Non-graphitizable resin coating on polyacrylonitrile-based polyHIPE to prepare high surface area graphitic carbon foam and the investigation of its electrochemical performance as an anode of lithium-ion batteries

Abstract

A novel facile route was proposed for low-temperature stabilization of polyacrylonitrile (PAN)-based polyHIPE polymers to prepare high surface area graphitic carbon foam (CF) under mild carbonization conditions. In this respect, poly(acrylonitrile-co-divinylbenzene) foams with a distinctive microstructure of polyHIPE foams were coated by a non-graphitizable resin to eliminate the complicated and high-temperature stabilization process before pyrolysis. The prepared nanoporous CFs were characterized by different techniques including nitrogen sorption analysis, Raman spectroscopy, scanning electron microscopy (SEM), and high-resolution transmission electron microscopy (HR-TEM).

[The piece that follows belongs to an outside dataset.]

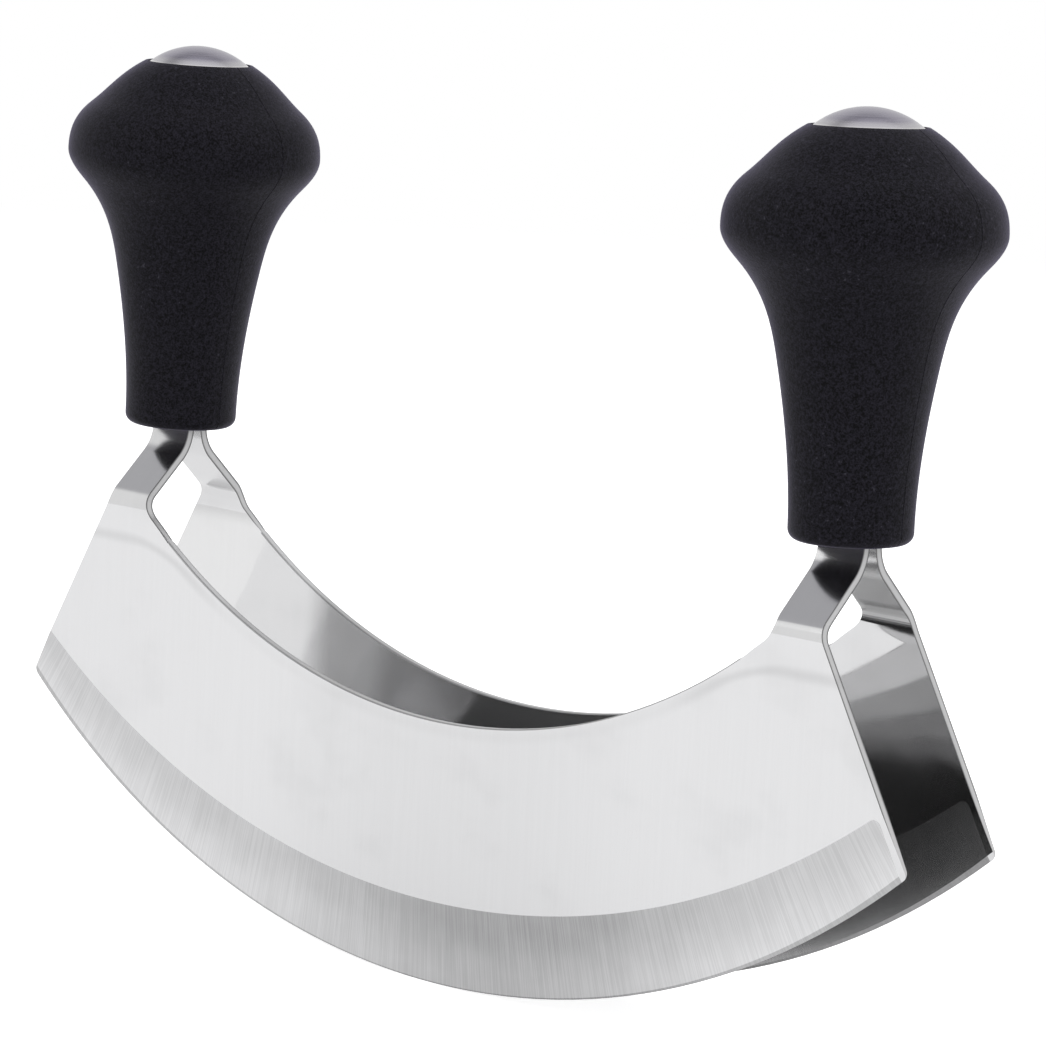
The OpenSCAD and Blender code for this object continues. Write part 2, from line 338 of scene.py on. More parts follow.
def measure(piece):
    """Volume in cubic millimetres, number of open edges and lowest height, to see that a cut went well."""
    mesh = bmesh.new()
    mesh.from_mesh(piece.data)
    volume = round(mesh.calc_volume() / MM**3, 1)
    open_edges = sum(len(e.link_faces) != 2 for e in mesh.edges)
    lowest = round(min(v.co.z for v in mesh.verts) / MM, 3)
    mesh.free()
    return volume, open_edges, lowest


def raised_blank(name):
    """The full grip as one turned solid on its own axis, with its foot at height 0."""
    bpy.ops.object.select_all(action="DESELECT")
    radius, height = rings[0]
    bpy.ops.mesh.primitive_circle_add(vertices=sides_of_a_ring, radius=radius * MM, fill_type="NGON")
    blank = bpy.context.active_object
    blank.name = blank.data.name = name
    bpy.ops.object.mode_set(mode="EDIT")
    for next_radius, next_height in rings[1:]:
        rise = (0, 0, (next_height - height) * MM)
        bpy.ops.mesh.extrude_region_move(TRANSFORM_OT_translate={"value": rise})
        grow = next_radius / radius
        bpy.ops.transform.resize(value=(grow, grow, 1))
        radius, height = next_radius, next_height
    bpy.ops.mesh.select_all(action="SELECT")
    bpy.ops.mesh.normals_make_consistent(inside=False)
    bpy.ops.object.mode_set(mode="OBJECT")
    return blank


shell = raised_blank("grip.right.rear")
print("blank, volume, open edges, lowest:", measure(shell))

# %% Keep the rear half and break the rim of the cut
joint_break = 0.1
on_the_cut = 1e-7
rim_turn = 5


def is_round_the_cut(edge):
    """An edge where the flat face of the cut meets the skin."""
    return turn_of(edge) > rim_turn and all(abs(v.co.y) < on_the_cut for v in edge.verts)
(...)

Experimental results revealed that the proposed strategy successfully preserved the foam framework and porosity shape after pyrolysis at 900 °C. The prepared CFs exhibited a high BET specific surface area and a pore volume of 879 m2 g−1 and 0.59 cm3 g−1, respectively. The Raman spectroscopy and HR-TEM results confirmed the successful stabilization and the formation of graphitic domains in the CFs. The obtained CFs when utilized as an anode of Li-ion batteries (LIBs), and showed improved rate capabilities compared to a commercial graphite anode and stable cycle performance up to several hundred cycles. The results revealed the potential applications of the prepared CFs in the batteries specialized for high-power devices.